>In Convene‘s March issue, we talked with executive coaching firm Building Champions about a common problem: attendees whose personal and professional lives are moving so fast, they have a hard time absorbing the new ideas they encounter meetings. Notes taken with great enthusiasm and the best of intentions end up tucked into files, and then … nothing.
There’s even a name for it: The Law of Diminishing Intent — the longer you wait to implement an idea, the less enthusiasm you will have for it.
Building Champions CEO Daniel Harkavy has hit on a way to interrupt that pattern: last fall, a few weeks after the World Business Forum, Harkavy conducted a post-conference coaching call for attendees. In 45 minutes, he pared down two days of information to a succinct list of takeaways, with concrete suggestions on how to put ideas into action.
|PCMA’s Christine Melendes
Over the last weeks, Christine Melendes, CAE, PCMA’s director of member relations, has been guest blogging about her experience at the second annual Event Camp National Conference, held in Chicago February 11-13. Today, Christine also is acting as “guest executive coach,” stirring up the pot, and sharing her list of takeaways from the meeting. Here’s her list of standout points:
* Nobody has all the answers. Find a technology partner that you feel comfortable working with and put together a program that fits the needs of your organization.
* Bring in more people to work on the virtual end than you think you’ll need – because you’ll need them.

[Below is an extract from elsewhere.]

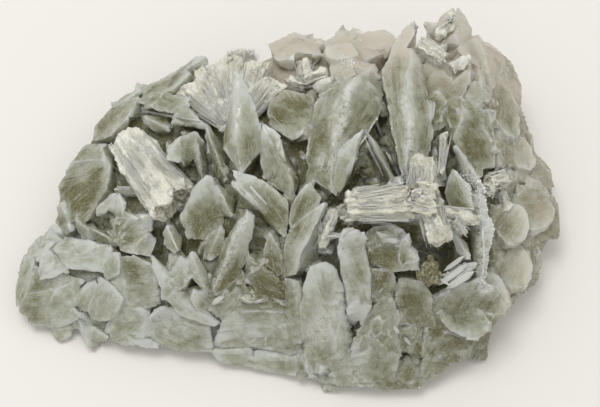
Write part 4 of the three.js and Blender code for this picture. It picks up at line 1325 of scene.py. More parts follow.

* Adding a camera facing the audience will help the virtual audience get a better sense of what it feels like to be at the meeting, interacting with F2F attendees
* Adequately communicate the link needed to join online in advance. Make sure you help people get to the party.
* Build your event with a virtual audience in mind.
* Give the virtual audience tasks that keep them engaged
* Be authentic when interacting with virtual audience – don’t use a script
* Concentrate on the people who already are your fans – start letting them help tell your story
* Develop relationships built on trust
* If you are in sales, don’t push a sale before a relationship is formed – it’s insulting to everyone
* Change the way you see relationships – relating is an attitude and an action. Use relationships to build your connections, your caring, and your community.
* Open up listening labs to learn how to serve our customers/members
* Loyalty is a relationship. Campaigns may make sales, but community-building makes long-term relationships
* Look at how to keep the stragglers and lonely people going/moving/engaged — find a community solution
* Take photos of everyone – everyone wants to see photos of themselves
* Attendees want to feel special – TALK TO THEM
* Require speakers to hang out with sponsors so they get entrenched and embedded within your event
* Integrate the “local” into your events
* Pursue progress, not perfection
* Speak with substance, sizzle, and soul. Ask yourself: What will you make happen going forward (that’s the substance). How will you make it happen (sizzle)? Why is it important to you (soul)?
* Make desire more important than fear
* Connect people to people with the solutions they are looking for
* You want to be with people who are like you!
* Come out from behind the curtain (from out of your office, out of your website) – bring yourself online to meet the people online; meet the people offline – we need both!